§ PROBLEM TO SOLVE:
Give back all the data exactly, line by line.

§ SOURCE MATERIAL:
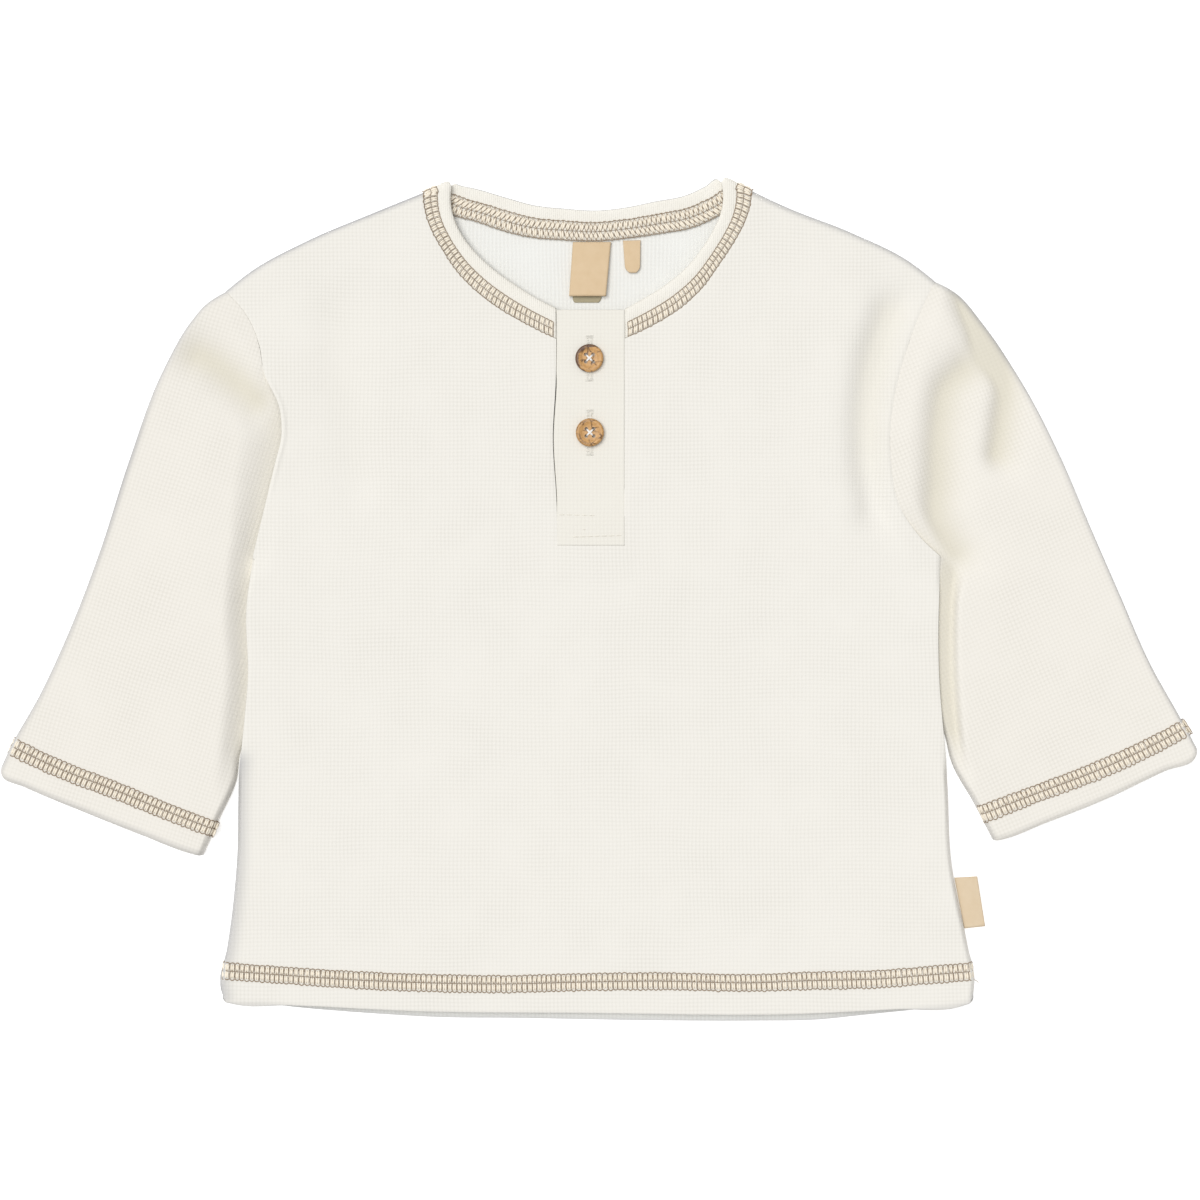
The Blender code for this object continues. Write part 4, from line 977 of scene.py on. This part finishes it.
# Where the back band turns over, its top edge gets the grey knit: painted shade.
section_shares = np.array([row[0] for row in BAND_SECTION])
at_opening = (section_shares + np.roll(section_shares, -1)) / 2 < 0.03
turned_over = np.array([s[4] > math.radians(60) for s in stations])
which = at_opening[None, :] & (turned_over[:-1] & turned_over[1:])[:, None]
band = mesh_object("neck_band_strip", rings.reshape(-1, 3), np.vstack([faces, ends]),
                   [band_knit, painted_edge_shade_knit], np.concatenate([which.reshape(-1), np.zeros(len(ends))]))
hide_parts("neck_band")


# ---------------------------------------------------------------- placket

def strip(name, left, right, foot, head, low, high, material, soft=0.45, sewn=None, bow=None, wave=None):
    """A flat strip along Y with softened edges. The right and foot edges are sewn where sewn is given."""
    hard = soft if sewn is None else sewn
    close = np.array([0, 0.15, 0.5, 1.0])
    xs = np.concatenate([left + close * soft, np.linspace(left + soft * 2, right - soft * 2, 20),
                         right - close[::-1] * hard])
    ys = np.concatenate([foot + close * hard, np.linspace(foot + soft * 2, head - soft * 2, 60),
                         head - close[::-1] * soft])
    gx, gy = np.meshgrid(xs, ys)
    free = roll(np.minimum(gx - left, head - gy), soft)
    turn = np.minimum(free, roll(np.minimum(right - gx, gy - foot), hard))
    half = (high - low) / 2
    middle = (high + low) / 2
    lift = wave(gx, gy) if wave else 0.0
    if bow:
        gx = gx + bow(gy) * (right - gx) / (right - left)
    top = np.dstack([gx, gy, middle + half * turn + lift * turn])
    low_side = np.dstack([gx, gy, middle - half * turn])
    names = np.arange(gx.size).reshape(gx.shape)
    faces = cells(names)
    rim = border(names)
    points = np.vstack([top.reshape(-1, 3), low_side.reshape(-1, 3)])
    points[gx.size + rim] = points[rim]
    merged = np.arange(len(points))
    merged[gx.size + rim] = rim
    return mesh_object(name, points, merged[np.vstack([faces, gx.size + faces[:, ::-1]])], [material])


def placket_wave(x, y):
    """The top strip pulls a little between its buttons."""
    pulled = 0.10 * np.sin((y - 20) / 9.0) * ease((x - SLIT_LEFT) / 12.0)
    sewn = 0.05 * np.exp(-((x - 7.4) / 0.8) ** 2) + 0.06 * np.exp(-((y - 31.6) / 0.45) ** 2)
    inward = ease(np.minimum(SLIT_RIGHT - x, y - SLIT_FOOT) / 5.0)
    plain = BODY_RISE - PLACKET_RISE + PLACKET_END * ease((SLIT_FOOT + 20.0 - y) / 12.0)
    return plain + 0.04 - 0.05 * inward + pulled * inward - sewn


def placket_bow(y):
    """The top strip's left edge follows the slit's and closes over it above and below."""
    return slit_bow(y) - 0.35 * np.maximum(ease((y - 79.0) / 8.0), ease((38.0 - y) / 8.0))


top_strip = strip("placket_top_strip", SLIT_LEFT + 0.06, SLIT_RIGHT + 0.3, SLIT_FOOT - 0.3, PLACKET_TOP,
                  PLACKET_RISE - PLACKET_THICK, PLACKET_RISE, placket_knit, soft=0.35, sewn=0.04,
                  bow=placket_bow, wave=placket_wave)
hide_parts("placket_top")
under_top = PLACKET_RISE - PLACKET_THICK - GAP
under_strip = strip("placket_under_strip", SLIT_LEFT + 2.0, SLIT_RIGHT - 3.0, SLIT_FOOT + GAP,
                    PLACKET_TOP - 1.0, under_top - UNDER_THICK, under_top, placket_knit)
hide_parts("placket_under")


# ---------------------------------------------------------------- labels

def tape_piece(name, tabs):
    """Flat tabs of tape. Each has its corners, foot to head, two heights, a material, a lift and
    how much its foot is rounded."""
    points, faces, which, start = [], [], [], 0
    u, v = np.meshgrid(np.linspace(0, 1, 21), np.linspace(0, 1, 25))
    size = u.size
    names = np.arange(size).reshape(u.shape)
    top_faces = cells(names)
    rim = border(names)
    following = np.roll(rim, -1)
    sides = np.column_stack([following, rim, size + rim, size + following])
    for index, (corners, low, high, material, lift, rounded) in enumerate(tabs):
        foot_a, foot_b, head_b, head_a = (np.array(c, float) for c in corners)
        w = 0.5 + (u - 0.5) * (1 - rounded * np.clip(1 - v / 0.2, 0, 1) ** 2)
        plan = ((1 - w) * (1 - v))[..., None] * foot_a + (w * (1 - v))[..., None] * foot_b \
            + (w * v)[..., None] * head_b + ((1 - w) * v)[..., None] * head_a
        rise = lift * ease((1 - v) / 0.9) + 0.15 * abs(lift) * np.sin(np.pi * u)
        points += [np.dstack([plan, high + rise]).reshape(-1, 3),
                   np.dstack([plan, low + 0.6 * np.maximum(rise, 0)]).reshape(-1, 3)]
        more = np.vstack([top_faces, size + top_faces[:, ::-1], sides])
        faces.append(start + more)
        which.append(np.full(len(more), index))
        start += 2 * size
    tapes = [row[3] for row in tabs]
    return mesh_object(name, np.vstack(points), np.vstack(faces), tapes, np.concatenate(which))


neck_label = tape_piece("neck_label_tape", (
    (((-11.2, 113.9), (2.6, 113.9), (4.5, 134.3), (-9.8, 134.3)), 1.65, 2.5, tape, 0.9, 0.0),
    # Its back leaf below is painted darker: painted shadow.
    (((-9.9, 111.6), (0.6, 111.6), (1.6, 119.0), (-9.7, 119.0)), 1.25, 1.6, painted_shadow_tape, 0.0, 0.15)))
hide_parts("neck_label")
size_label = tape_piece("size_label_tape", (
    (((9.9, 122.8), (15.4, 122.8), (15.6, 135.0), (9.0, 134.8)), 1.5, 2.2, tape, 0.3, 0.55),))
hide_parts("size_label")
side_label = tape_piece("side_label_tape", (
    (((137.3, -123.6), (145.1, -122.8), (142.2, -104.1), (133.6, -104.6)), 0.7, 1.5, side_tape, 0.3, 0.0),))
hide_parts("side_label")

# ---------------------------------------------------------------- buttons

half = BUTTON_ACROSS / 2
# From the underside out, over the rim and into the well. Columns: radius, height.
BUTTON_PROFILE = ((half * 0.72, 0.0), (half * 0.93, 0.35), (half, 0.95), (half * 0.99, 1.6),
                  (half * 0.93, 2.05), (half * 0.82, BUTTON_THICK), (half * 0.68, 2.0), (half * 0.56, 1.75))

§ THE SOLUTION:
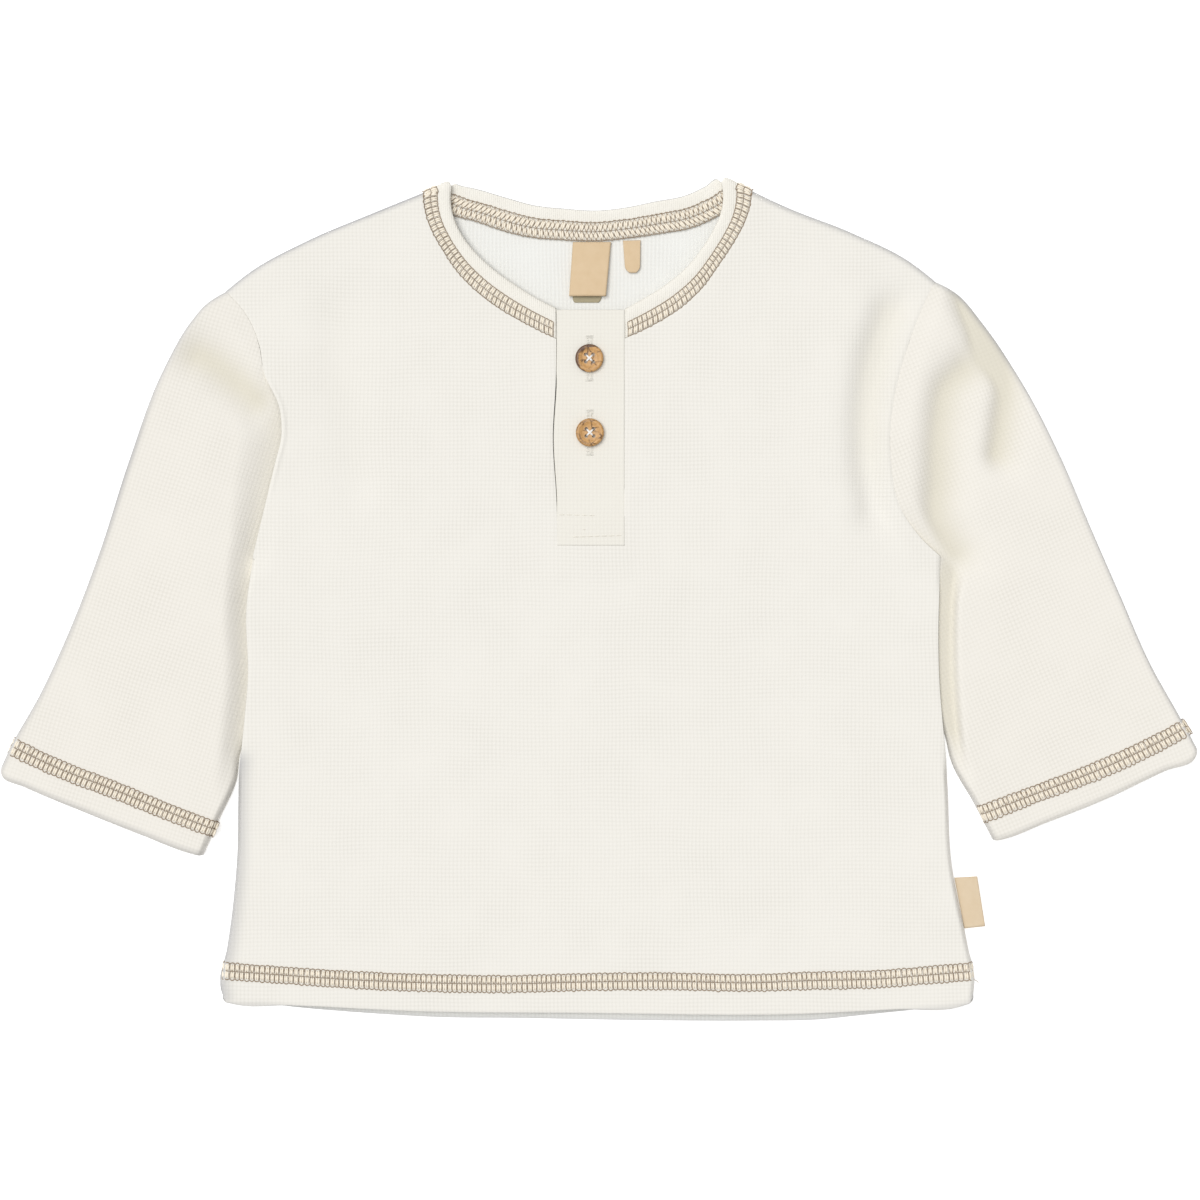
The Blender code for this object continues. Write part 4, from line 977 of scene.py on. This part finishes it.
# Where the back band turns over, its top edge gets the grey knit: painted shade.
section_shares = np.array([row[0] for row in BAND_SECTION])
at_opening = (section_shares + np.roll(section_shares, -1)) / 2 < 0.03
turned_over = np.array([s[4] > math.radians(60) for s in stations])
which = at_opening[None, :] & (turned_over[:-1] & turned_over[1:])[:, None]
band = mesh_object("neck_band_strip", rings.reshape(-1, 3), np.vstack([faces, ends]),
                   [band_knit, painted_edge_shade_knit], np.concatenate([which.reshape(-1), np.zeros(len(ends))]))
hide_parts("neck_band")


# ---------------------------------------------------------------- placket

def strip(name, left, right, foot, head, low, high, material, soft=0.45, sewn=None, bow=None, wave=None):
    """A flat strip along Y with softened edges. The right and foot edges are sewn where sewn is given."""
    hard = soft if sewn is None else sewn
    close = np.array([0, 0.15, 0.5, 1.0])
    xs = np.concatenate([left + close * soft, np.linspace(left + soft * 2, right - soft * 2, 20),
                         right - close[::-1] * hard])
    ys = np.concatenate([foot + close * hard, np.linspace(foot + soft * 2, head - soft * 2, 60),
                         head - close[::-1] * soft])
    gx, gy = np.meshgrid(xs, ys)
    free = roll(np.minimum(gx - left, head - gy), soft)
    turn = np.minimum(free, roll(np.minimum(right - gx, gy - foot), hard))
    half = (high - low) / 2
    middle = (high + low) / 2
    lift = wave(gx, gy) if wave else 0.0
    if bow:
        gx = gx + bow(gy) * (right - gx) / (right - left)
    top = np.dstack([gx, gy, middle + half * turn + lift * turn])
    low_side = np.dstack([gx, gy, middle - half * turn])
    names = np.arange(gx.size).reshape(gx.shape)
    faces = cells(names)
    rim = border(names)
    points = np.vstack([top.reshape(-1, 3), low_side.reshape(-1, 3)])
    points[gx.size + rim] = points[rim]
    merged = np.arange(len(points))
    merged[gx.size + rim] = rim
    return mesh_object(name, points, merged[np.vstack([faces, gx.size + faces[:, ::-1]])], [material])


def placket_wave(x, y):
    """The top strip pulls a little between its buttons."""
    pulled = 0.10 * np.sin((y - 20) / 9.0) * ease((x - SLIT_LEFT) / 12.0)
    sewn = 0.05 * np.exp(-((x - 7.4) / 0.8) ** 2) + 0.06 * np.exp(-((y - 31.6) / 0.45) ** 2)
    inward = ease(np.minimum(SLIT_RIGHT - x, y - SLIT_FOOT) / 5.0)
    plain = BODY_RISE - PLACKET_RISE + PLACKET_END * ease((SLIT_FOOT + 20.0 - y) / 12.0)
    return plain + 0.04 - 0.05 * inward + pulled * inward - sewn


def placket_bow(y):
    """The top strip's left edge follows the slit's and closes over it above and below."""
    return slit_bow(y) - 0.35 * np.maximum(ease((y - 79.0) / 8.0), ease((38.0 - y) / 8.0))


top_strip = strip("placket_top_strip", SLIT_LEFT + 0.06, SLIT_RIGHT + 0.3, SLIT_FOOT - 0.3, PLACKET_TOP,
                  PLACKET_RISE - PLACKET_THICK, PLACKET_RISE, placket_knit, soft=0.35, sewn=0.04,
                  bow=placket_bow, wave=placket_wave)
hide_parts("placket_top")
under_top = PLACKET_RISE - PLACKET_THICK - GAP
under_strip = strip("placket_under_strip", SLIT_LEFT + 2.0, SLIT_RIGHT - 3.0, SLIT_FOOT + GAP,
                    PLACKET_TOP - 1.0, under_top - UNDER_THICK, under_top, placket_knit)
hide_parts("placket_under")


# ---------------------------------------------------------------- labels

def tape_piece(name, tabs):
    """Flat tabs of tape. Each has its corners, foot to head, two heights, a material, a lift and
    how much its foot is rounded."""
    points, faces, which, start = [], [], [], 0
    u, v = np.meshgrid(np.linspace(0, 1, 21), np.linspace(0, 1, 25))
    size = u.size
    names = np.arange(size).reshape(u.shape)
    top_faces = cells(names)
    rim = border(names)
    following = np.roll(rim, -1)
    sides = np.column_stack([following, rim, size + rim, size + following])
    for index, (corners, low, high, material, lift, rounded) in enumerate(tabs):
        foot_a, foot_b, head_b, head_a = (np.array(c, float) for c in corners)
        w = 0.5 + (u - 0.5) * (1 - rounded * np.clip(1 - v / 0.2, 0, 1) ** 2)
        plan = ((1 - w) * (1 - v))[..., None] * foot_a + (w * (1 - v))[..., None] * foot_b \
            + (w * v)[..., None] * head_b + ((1 - w) * v)[..., None] * head_a
        rise = lift * ease((1 - v) / 0.9) + 0.15 * abs(lift) * np.sin(np.pi * u)
        points += [np.dstack([plan, high + rise]).reshape(-1, 3),
                   np.dstack([plan, low + 0.6 * np.maximum(rise, 0)]).reshape(-1, 3)]
        more = np.vstack([top_faces, size + top_faces[:, ::-1], sides])
        faces.append(start + more)
        which.append(np.full(len(more), index))
        start += 2 * size
    tapes = [row[3] for row in tabs]
    return mesh_object(name, np.vstack(points), np.vstack(faces), tapes, np.concatenate(which))


neck_label = tape_piece("neck_label_tape", (
    (((-11.2, 113.9), (2.6, 113.9), (4.5, 134.3), (-9.8, 134.3)), 1.65, 2.5, tape, 0.9, 0.0),
    # Its back leaf below is painted darker: painted shadow.
    (((-9.9, 111.6), (0.6, 111.6), (1.6, 119.0), (-9.7, 119.0)), 1.25, 1.6, painted_shadow_tape, 0.0, 0.15)))
hide_parts("neck_label")
size_label = tape_piece("size_label_tape", (
    (((9.9, 122.8), (15.4, 122.8), (15.6, 135.0), (9.0, 134.8)), 1.5, 2.2, tape, 0.3, 0.55),))
hide_parts("size_label")
side_label = tape_piece("side_label_tape", (
    (((137.3, -123.6), (145.1, -122.8), (142.2, -104.1), (133.6, -104.6)), 0.7, 1.5, side_tape, 0.3, 0.0),))
hide_parts("side_label")

# ---------------------------------------------------------------- buttons

half = BUTTON_ACROSS / 2
# From the underside out, over the rim and into the well. Columns: radius, height.
BUTTON_PROFILE = ((half * 0.72, 0.0), (half * 0.93, 0.35), (half, 0.95), (half * 0.99, 1.6),
                  (half * 0.93, 2.05), (half * 0.82, BUTTON_THICK), (half * 0.68, 2.0), (half * 0.56, 1.75))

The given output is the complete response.